When a fellow officer dies in the line of duty, cops come face to face with our own mortality. We think about how it could have been us and we wonder how our family would get by if we got taken out instead.  The deceased officer’s family becomes our family. We all take it hard.

I’ve driven home at the end of a watch thinking, “That could have been my ass” more times than I’d like.

I never really understood why I rode with Bam that night instead of Smiles.
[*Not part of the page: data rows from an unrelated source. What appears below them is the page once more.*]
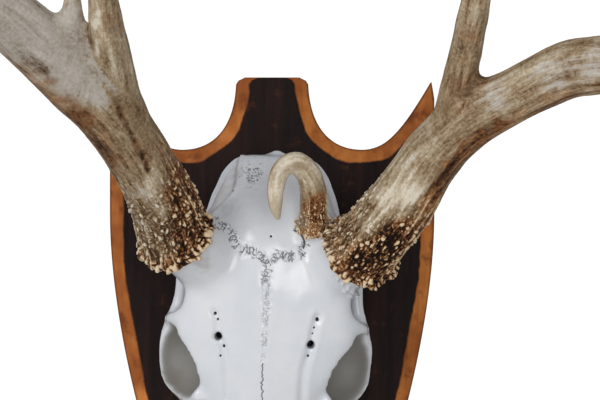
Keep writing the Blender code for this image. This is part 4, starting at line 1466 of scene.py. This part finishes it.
# %% [markdown]
# ## Light and floor
# The photograph has an even, pale daylight: the wall behind is nearly white, and soft windows on the
# viewer's side leave small highlights on the coat. A world that is brightest behind the board gives the
# first, and wide area lights give the second. The floor lies well below and is only a pale stage.

# %% World, lights and floor
def light_from(name, place, aim, width, power):
    data = bpy.data.lights.new(name, "AREA")
    data.shape = "DISK"
    data.size = width
    data.energy = power
    lamp = put_in_scene(name, data)
    lamp.location = place
    lamp.rotation_euler = (Vector(aim) - Vector(place)).to_track_quat("-Z", "Y").to_euler()


def pale_world(below, above, wall):
    """A room that is brighter below than above, with a bright wall straight behind the board."""
    world = bpy.data.worlds.new("pale_room")
    world.use_nodes = True
    graph = Graph(world.node_tree)
    way = graph.node("ShaderNodeTexCoord", output="Generated")
    up = graph.node("ShaderNodeSeparateXYZ", {}, {0: way}, output="Z")
    behind = graph.node("ShaderNodeSeparateXYZ", {}, {0: way}, output="Y")
    room = graph.node("ShaderNodeMapRange", {}, {"Value": up, "From Min": -0.4, "From Max": 0.9,
                                                 "To Min": below, "To Max": above})
    strength = graph.node("ShaderNodeMapRange", {}, {"Value": behind, "From Min": 0.90, "From Max": 0.972,
                                                     "To Min": room, "To Max": wall})
    background = graph.tree.nodes["Background"]
    graph.feed(background.inputs["Strength"], strength)
    graph.feed(background.inputs["Color"], (1.0, 1.0, 1.0))
    bpy.context.scene.world = world


pale_world(below=0.37, above=0.27, wall=1.06)
heart = (0.0, board_face - 80 * mm, 60 * mm)
window_width = 1.1
light_from("window_left", (-1.3, -1.9, 0.9), heart, window_width, 19.5)
light_from("window_front", (0.25, -2.3, 0.35), heart, window_width, 12.5)

floor_radius = 1.3
floor_level = -0.42
floor_data = bpy.data.meshes.new("floor")
floor_shape = bmesh.new()
bmesh.ops.create_circle(floor_shape, cap_ends=True, segments=96, radius=floor_radius,
                        matrix=Matrix.Translation((0, 0, floor_level)))
floor_shape.to_mesh(floor_data)
floor_shape.free()
floor = put_in_scene("floor", floor_data)
pale_floor = Finish("pale_floor", {"Roughness": 0.8, "Base Color": (0.82, 0.81, 0.79)})
floor_data.materials.append(pale_floor.material)
bpy.context.scene.view_settings.view_transform = "Standard"
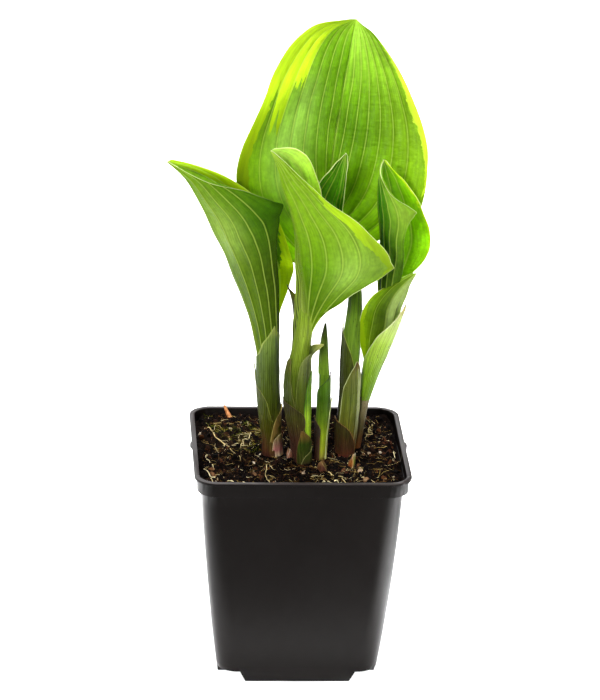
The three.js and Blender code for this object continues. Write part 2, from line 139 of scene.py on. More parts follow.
# Light: each panel has its place, the place that it is aimed at, its width, its height, its watts
# and the spread of its light in degrees
FLOOR_HALF = 6000
SKY_STRENGTH = 0.26
LIGHTS = {
    "key_panel": ((-700, -1500, 800), (0, 0, 210), 600, 500, 2.45, 40),
    "right_panel": ((1100, -900, 700), (0, 0, 200), 400, 700, 1.0, 50),
    "back_panel": ((0, 1250, 620), (0, 0, 200), 1300, 600, 5.8, 180),
    "floor_panel": ((0, 640, 1200), (0, 640, 0), 1300, 1300, 15.5, 26),
    "left_base_panel": ((-420, -10, 150), (-50, 0, 0), 120, 60, 0.08, 16),
    "right_base_panel": ((420, -10, 150), (50, 0, 0), 120, 60, 0.08, 16),
    "front_panel": ((0, -80, 600), (0, -74, 0), 300, 20, 0.06, 6),
    "edge_panel": ((230, -70, 420), (190, -70, 0), 160, 180, 0.9, 16),
    "left_edge_panel": ((-290, 20, 260), (-240, 20, 0), 160, 240, 0.3, 40),
}


def srgb(red, green, blue):
    """A screen colour, 0 to 255 a channel, in the linear light that shaders work in."""
    share = np.array([red, green, blue]) / 255
    linear = np.where(share <= 0.04045, share / 12.92, ((share + 0.055) / 1.055) ** 2.4)
    return (*linear.tolist(), 1.0)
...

They told me they decided to give her a break from training for the evening, and I’ve since learned firsthand that training rookies can be exhausting, so I get it.  I’ve spent quite a bit of time wondering how things would have played out if I rode with her that night anyway.

Part of me thought I could have saved her even if just by being there to keep her tied up someplace out of danger from the speeding car.  Maybe I’d have been standing there next to her and we both would have been hit.  Perhaps she would have cheated death if I was the one driving—taking just a single moment longer to get on scene might have allowed the time for the drunk to pass.  The what-ifs are never ending.

Maybe it’s just superstition, but I’ve always felt like I had a guardian angel with me that night.  I don’t know why I was protected and Smiles wasn’t.

Seven years have passed and I’m still wary of the interstate.  I don’t like it out there, from the way the winds of passing cars shake your vehicle to the way people fail to get over a lane for emergency vehicles.  I still think about Smiles’ daughter and what she’d be doing with herself in retirement.

Maybe it’s just superstition, but I’ve always felt like I had a guardian angel with me that night.  I don’t know why I was protected and Smiles wasn’t. What I do know is that tomorrow is never promised, and I’ve driven home at the end of a watch thinking, “That could have been my ass” more times than I’d like.  If there’s one thing Smiles taught me, though, it’s that sometimes the greatest danger is just being in the wrong place at the wrong time.